When the Navajo Generating Station in Arizona shuts down later this year, it will be one of the largest carbon emitters to ever close in American history.

The giant coal plant on Arizona’s high desert emitted almost 135 million metric tons of carbon dioxide between 2010 and 2017, according to an E&E News review of federal figures.

Its average annual emissions over that period are roughly equivalent to what 3.3 million passenger cars would pump into the atmosphere in a single year. Of all the coal plants to be retired in the United States in recent years, none has emitted more.

The Navajo Generating Station isn’t alone. It’s among a new wave of super-polluters headed for the scrap heap. Bruce Mansfield, a massive coal plant in Pennsylvania, emitted nearly 123 million tons between 2010 and 2017. It, too, will be retired by year’s end (Energywire, Aug. 12).

And in western Kentucky, the Paradise plant emitted some 102 million tons of carbon over that period.

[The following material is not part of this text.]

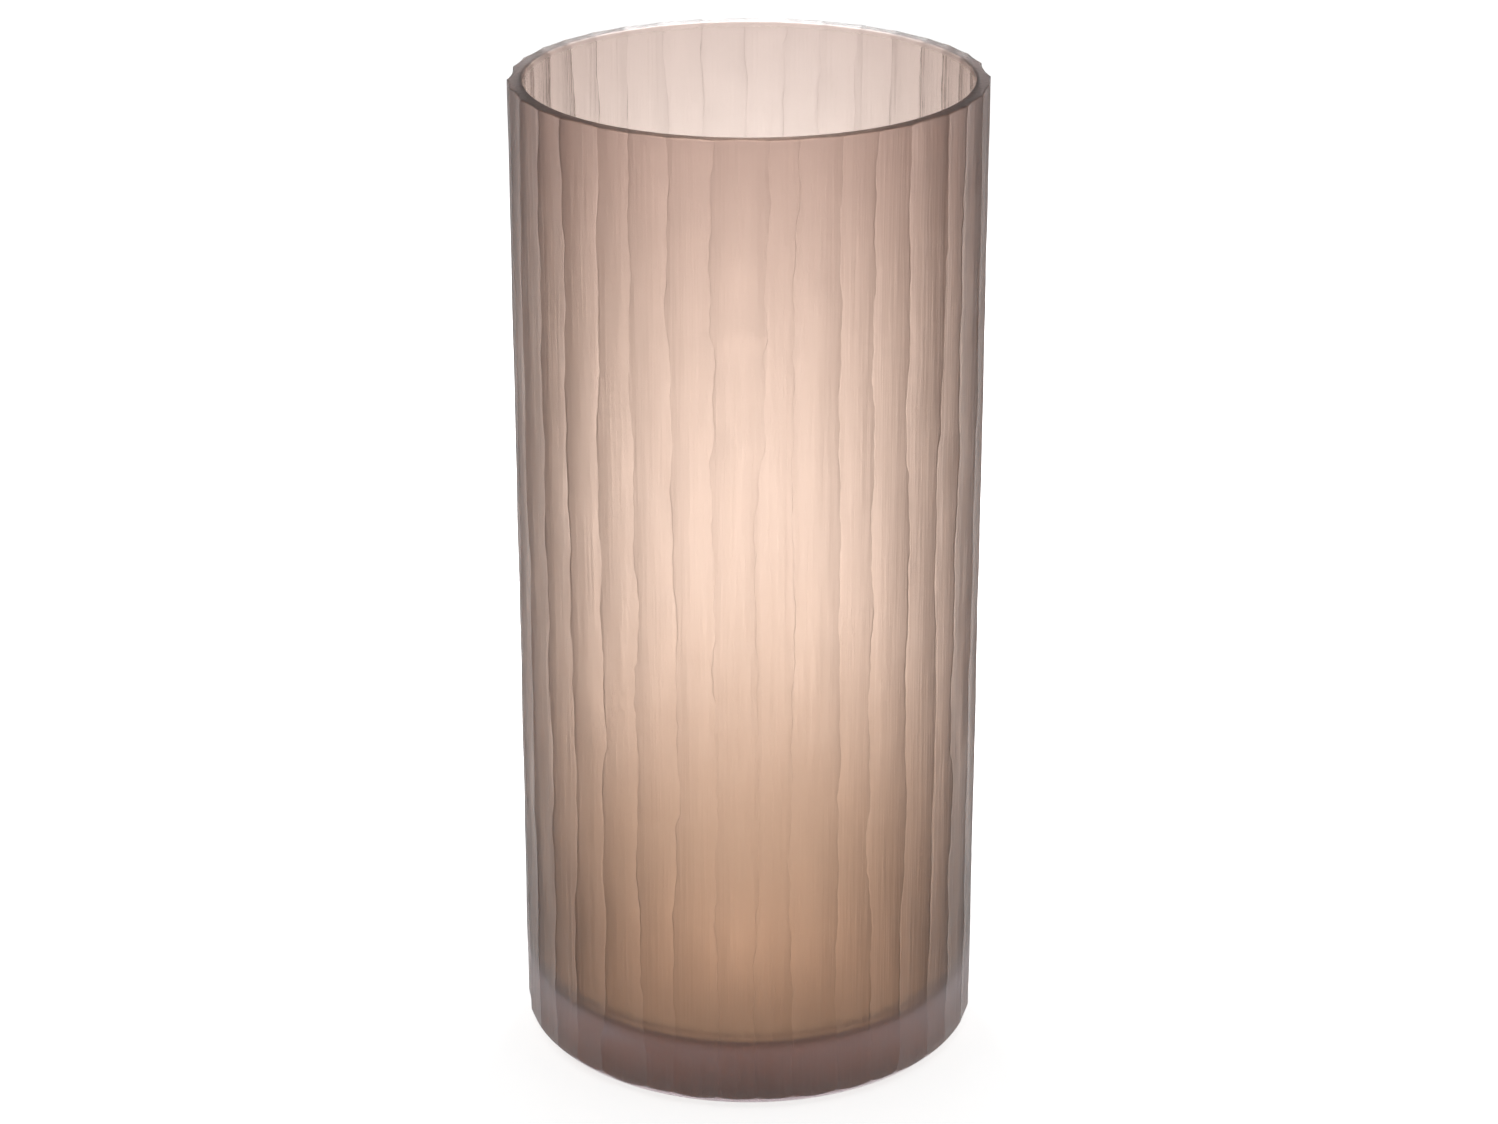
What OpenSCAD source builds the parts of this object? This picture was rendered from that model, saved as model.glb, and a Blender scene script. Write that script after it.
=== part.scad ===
// Tall cylinder vase of cased glass, standing on its foot with the base on z = 0.
// Two layers: a thick clear casing cut with upright flutes, and a thin taupe
// liner that forms the well and its floor. All sizes are in millimetres.

/* [Body] */
// Height from the foot to the rim
body_h = 400; // [300:5:500]
// Outside diameter over the ridges between flutes
body_d = 186; // [120:2:240]
// Thickness of the wall at a ridge, both layers together
wall = 6; // [4:0.5:10]
// Thickness of the solid glass under the floor of the well
base_h = 25; // [10:1:45]

/* [Flutes] */
// Number of upright flutes round the outside
flute_count = 36; // [24:4:48]
// Depth of a flute's hollow below the flat between its two ridges
flute_depth = 0.5; // [0.2:0.1:1.2]
// Turn of the first ridge away from the +X axis, in degrees
flute_turn = 1.5; // [0:0.5:10]

/* [Liner] */
// Thickness of the taupe layer
liner_t = 1.5; // [1:0.25:3]
// Radius of the inside corner between wall and floor
well_round = 10; // [2:1:15]

/* [Edges] */
// Radius of the round at the foot
foot_round = 8; // [2:0.5:10]
// Width of the small bevel on both edges of the rim
rim_bevel = 0.5; // [0.2:0.1:1]

/* [Hidden] */
$fn = 144;
body_r = body_d / 2;
well_r = body_r - wall;
skin_r = well_r + liner_t;
pitch = 360 / flute_count;
half_w = body_r * sin(pitch / 2);
flat_r = body_r * cos(pitch / 2);
cut_r = (half_w * half_w + flute_depth * flute_depth) / (2 * flute_depth);
cut_x = flat_r - flute_depth + cut_r;
blank_r = body_r + 0.3;
spare = 1;

// Half section of a round-cornered pot, from the axis outwards.
module pot_half(radius, low, high, corner) {
  translate([0, low])
    square([radius - corner, high - low]);
  translate([0, low + corner])
    square([radius, high - low - corner]);
  translate([radius - corner, low + corner])
    circle(r = corner);
}

// Small bevels cut from the two edges of the rim.
module rim_cut(radius, side) {
  polygon([
    [radius + side * spare, body_h + spare],
    [radius - side * (rim_bevel + spare), body_h + spare],
    [radius + side * spare, body_h - rim_bevel - spare]
  ]);
}

// Turned outside of the vase, before the flutes are cut. The blank is a little
// too wide, and the flutes cut all of that away, so they meet in clean ridges.
module turned_blank() {
  rotate_extrude()
    difference() {
      pot_half(blank_r, 0, body_h, foot_round);
      rim_cut(body_r, 1);
    }
}

// Hollow in the casing that the liner fills.
module casing_hollow() {
  rotate_extrude()
    pot_half(skin_r, base_h - liner_t, body_h + spare, well_round + liner_t);
}

// One upright flute, cut by a round wheel face along the whole height.
module flute() {
  translate([cut_x, 0, -spare])
    cylinder(r = cut_r, h = body_h + 2 * spare);
}

// Clear outer casing with the solid base, the flutes and the rounded foot.
module clear_casing() {
  color([0.88, 0.87, 0.86, 0.5])
    difference() {
      turned_blank();
      casing_hollow();
      for (i = [0 : flute_count - 1])
        rotate([0, 0, flute_turn + (i + 0.5) * pitch])
          flute();
    }
}

// Taupe layer lining the well: a thin tube with a closed floor.
module taupe_liner() {
  color([0.66, 0.51, 0.42, 0.7])
    rotate_extrude()
      difference() {
        pot_half(skin_r, base_h - liner_t, body_h, well_round + liner_t);
        pot_half(well_r, base_h, body_h + spare, well_round);
        rim_cut(well_r, -1);
      }
}

clear_casing();
taupe_liner();
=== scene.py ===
"""Looks of a tall cylinder vase of cased glass: satin cut flutes outside, a taupe layer inside."""

import math

import bpy
import numpy as np
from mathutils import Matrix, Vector


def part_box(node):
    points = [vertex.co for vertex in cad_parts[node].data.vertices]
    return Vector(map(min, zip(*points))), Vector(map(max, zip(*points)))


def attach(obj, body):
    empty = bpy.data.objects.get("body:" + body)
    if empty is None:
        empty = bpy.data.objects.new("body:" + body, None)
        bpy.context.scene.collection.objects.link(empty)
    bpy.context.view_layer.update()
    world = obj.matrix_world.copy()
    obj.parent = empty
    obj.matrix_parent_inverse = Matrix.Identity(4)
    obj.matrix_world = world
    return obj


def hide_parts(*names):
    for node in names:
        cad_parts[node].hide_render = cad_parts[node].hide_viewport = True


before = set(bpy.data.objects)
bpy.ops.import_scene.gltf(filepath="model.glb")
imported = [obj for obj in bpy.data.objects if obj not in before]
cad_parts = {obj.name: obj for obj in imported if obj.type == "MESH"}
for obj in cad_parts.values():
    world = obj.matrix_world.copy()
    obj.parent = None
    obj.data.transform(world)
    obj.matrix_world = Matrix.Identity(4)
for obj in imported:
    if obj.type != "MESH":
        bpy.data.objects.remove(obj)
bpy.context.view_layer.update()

# ---------------------------------------------------------------- sizes, in metres
casing_low, casing_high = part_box("clear_casing")
liner_low, liner_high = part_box("taupe_liner")
HEIGHT = casing_high.z
RIDGE_R = (casing_high.x - casing_low.x) / 2
SKIN_R = (liner_high.x - liner_low.x) / 2
LINER_T = 0.0015
WELL_R = SKIN_R - LINER_T
FLOOR_Z = liner_low.z + LINER_T
WELL_ROUND = 0.010
FOOT_ROUND = 0.008
BLANK_SPARE = 0.0003  # the turned blank is this much wider than the ridges cut from it
FOOT_FLAT_R = RIDGE_R + BLANK_SPARE - FOOT_ROUND
RIM_ROUND = 0.0006
SLIP = 0.00004  # keeps the coloured layer just inside the glass that carries it
FLOOR_GAP = 0.0003  # glass never quite touches what it stands on

# How dull a surface is: 0 is polished and 1 is ground by the wheel.
RIM_SATIN = 1.0
FOOT_SATIN = 0.3
SHINE_FROM, SHINE_TO, SHINE_FADE = -48, -30, 4  # polished stretch of the foot's round, degrees
CUT_EDGE = 0.0003  # width over which the polish gives way to a flute

FLUTES = 36
PITCH = 2 * np.pi / FLUTES
FIRST_RIDGE = math.radians(1.5)
CUT_R = 0.066  # radius of the wheel's face across a flute
WALL_STEP = 0.0013
FLUTE_POINTS = np.array([
    0, 0.012, 0.03, 0.06, 0.11, 0.18, 0.28, 0.39,
    0.5, 0.61, 0.72, 0.82, 0.89, 0.94, 0.97, 0.988,
])

# How the hand strays. A wave is (length, size), and jogs are (how many, size).
RIDGE_SPREAD = 0.055  # of a flute's width, as are the sizes of the next two
RIDGE_WAVES = [(0.23, 0.035), (0.085, 0.035), (0.030, 0.022), (0.010, 0.008)]
RIDGE_JOGS = (10, 0.045)
RIDGE_DIP = 0.00012  # mean depth of a ridge below the widest one
DIP_WAVES = [(0.11, 0.5), (0.04, 0.4)]
DEPTH_WAVES = [(0.12, 0.10), (0.045, 0.08), (0.02, 0.04)]
DEPTH_JOGS = (6, 0.10)
NICK = 0.00012  # how far a flute starts below the ridge it shares with its neighbour
NICK_MEAN, NICK_MOST = 0.6, 1.6  # shares of that, on average and at most
NICK_WAVES = [(0.16, 0.5), (0.05, 0.35), (0.015, 0.2)]
NICK_JOGS = (5, 0.3)
NICK_WIDTH = 0.03
NICK_FADE = 0.010  # height above the foot's round over which the nicks fade in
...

The Tennessee Valley Authority closed two of Paradise’s three units in 2017. It will close the last one next year (Greenwire, Feb. 14).

“It’s just the economics keep moving in a direction that favors natural gas and renewables. Five years ago, it was about the older coal plants becoming uneconomic,” said Dan Bakal, senior director of electric power at Ceres, which works with businesses to transition to clean energy. “Now, it’s becoming about every coal unit, and it’s a question of how long they can survive.”

Coal plant closures have been a feature of U.S. power markets for the better part of a decade, as stagnant demand, low natural gas prices and increasing competition from renewables have battered the coal fleet.

In previous years, most retirements were made up of smaller and lesser-used units (Climatewire, April 27, 2017). That means the emissions reductions were less substantial.

In 2015, the United States closed 15 gigawatts of coal capacity, or roughly 5% of the coal fleet. That still stands as a record amount of coal capacity retired in one year.

Yet the emissions reductions were modest by today’s standards. The units retired in 2015 emitted a combined 261 million tons in the six years prior to their retirement, according to an E&E News review of EPA emissions data. On average, they annually emitted about 43 million tons over that period.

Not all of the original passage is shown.